You all talk about agile at scale, which is great, but we’re startup of ten people and want to do it. How?

If I remember correctly, my answer actually made sense. Something along the lines of starting small, using the least processes and formalities possible, just the kind of basics that make sense. Regardless, I was dumbfounded enough to quit corporate job two years later and joining a very small company to see how it really works.

But there’s more to it.

Just at the end of 2017, I was contracted to run series of trainings on basics of agile to over one hundred employees of a large state-owned conglomerate of very traditional sector. As if it wasn’t challenging enough, majority of the participants had little to none exposure to IT terminology, processes, and industry. Trying to grasp and convey the essence of what agile is was quite tricky.

To make things worse, I’m not really sure if they stand a chance to actually make it with the transformation. Reading between the lines, it was clear that management buy-in was dubious at best. Agile was yet another great idea they had, following (and perhaps preceding) series of other spectacular transformations.

Yet, I wanted them to benefit from my trainings regardless of what future could bring. Then, out of the sudden, I had my eureka moment. I found the Holy Grail of the least you could do to get all the benefits in the world. And it was hiding in plain sight, disguised as one of Scrum ceremonies.

(I seriously dislike the official, semi-religious terminology of Scrum. Artifacts, ceremonies, masters…)

Retrospectives, in their simplest possible form, are Minimum Viable Agile.
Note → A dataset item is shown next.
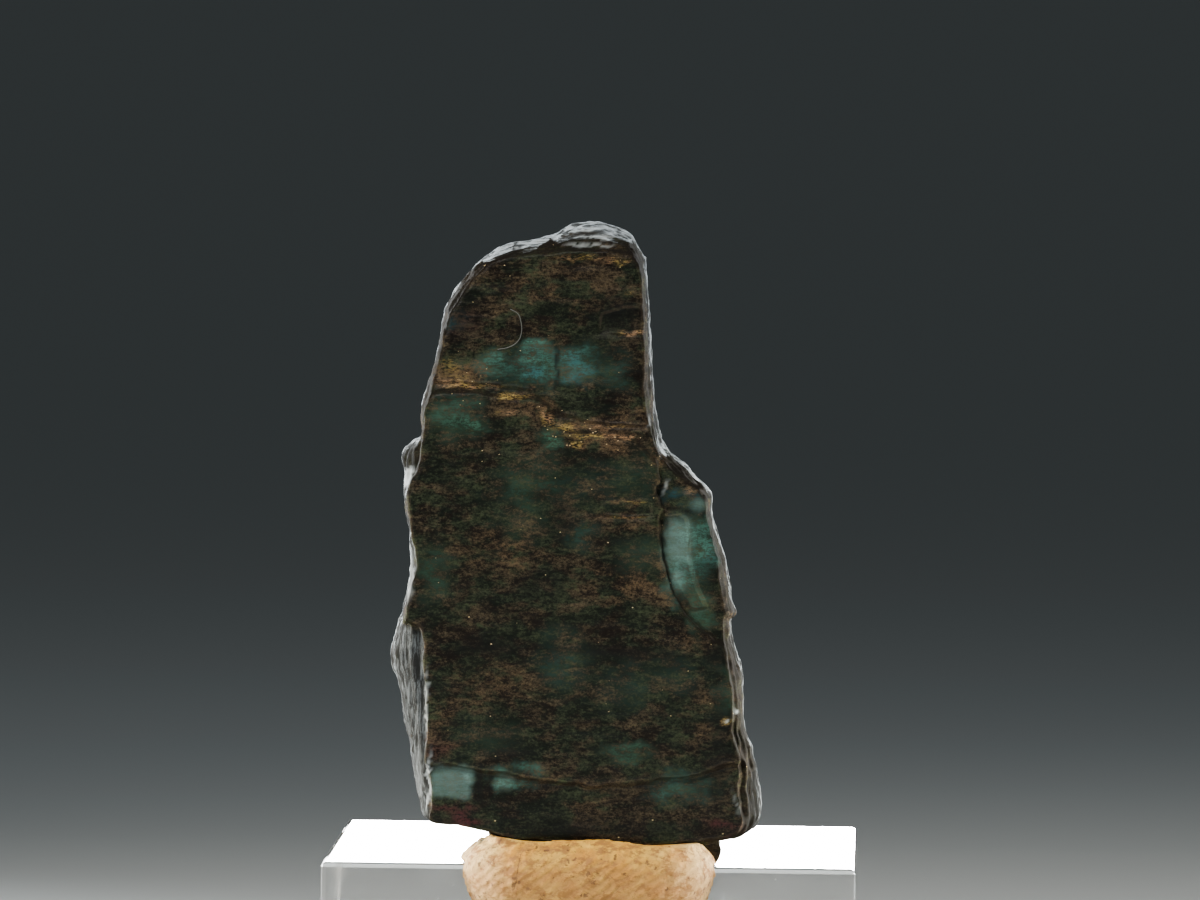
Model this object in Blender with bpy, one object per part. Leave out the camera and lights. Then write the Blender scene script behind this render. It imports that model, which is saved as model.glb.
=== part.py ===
"""A bladed vivianite crystal held upright by a lump of putty on a small clear display block.

Units are metres, +Z is up and -Y is the front. The origin is the middle of the block's underside.
Outlines are written in millimetres: x from the block's middle, z above the block's top face.
"""

import math

import bmesh
import bpy
from mathutils import Vector, noise

MM = 0.001

# Driving sizes of the display block
BLOCK_WIDTH = 31.75 * MM
BLOCK_HEIGHT = 12.7 * MM
BLOCK_EDGE = 0.3 * MM

# The crystal's front cleavage face, and the layers behind it, whose broken edges show
# as fine lines round its rim
FRONT_Y = -17.75 * MM
LAYERS = [0.9 * MM, 0.6 * MM, 1.0 * MM, 0.7 * MM, 0.55 * MM, 1.05 * MM, 0.8 * MM, 0.6 * MM, 0.75 * MM]
BACK_Y = FRONT_Y + sum(LAYERS)
LAYER_SLOPE = 0.22

# Where through its thickness the outline is widest, and how much of that is left at the back
WIDEST_SHARE = 0.6
BACK_SPREAD = 0.45

RIM_STEP = 0.72 * MM
FRONT_RAGGED = 0.02 * MM
RIM_RAGGED = 0.10 * MM
FACE_CHAMFER = 0.09 * MM

# The gap kept between touching pieces
GAP = 0.3 * MM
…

It’s that simple. Get your team for half an hour and ask them the most basic and most profound of questions: If we had a second chance to live through these last two weeks again, what would we do differently?

Hell, you don’t need to wait few weeks. You can ask this question every morning. The benefits will astonish you.

Why?

First, as human beings, we hardly ever reflect on our lives. Not to mention, on a regular basis. We only do this when things either radically change (think: you’re about to have a baby), or when they go really, really wrong. If neither of these conditions is fulfilled, we just fly ahead with staggering mindlessness. Nothing weird about that, we’re just humans, perfect in our imperfection. It is worthy to shed some light on whether we’re going the right direction or not.

Second, no currency is worth more than our time. Not only you cannot buy more of it – it comes in extremely limited supply. Given you’ve reached this sentence of this post, you’re about four minutes closer to your death than you were at the beginning of it. It’s one of the most uncomfortable facts people are ever faced with. You will have no chance of reliving yesterday. If you did something stupid, or pointless, or in an inefficient way – you will not have a chance to change it.

You do have a shot of making it differently today. Otherwise, tomorrow you will be even closer to your demise, with yet another wasted day. That’s your choice.

Third and the most important reason for starting with Minimum Viable Agile – it will get you somewhere else. Yes, there are thousands of prophets saying you must use Scrum, Kanban, or whatever else. Each of them has numerous examples of how, to a different extent, these things worked in the past. They are perfectly right about that! These approaches, in that particular conditions, in these particular businesses, gave very specific results. That’s a fact.

However, extrapolating these past experiences into your business can be nothing but a false prophecy. No company is out of the box, so applying off-the-shelf framework can only work to an extent.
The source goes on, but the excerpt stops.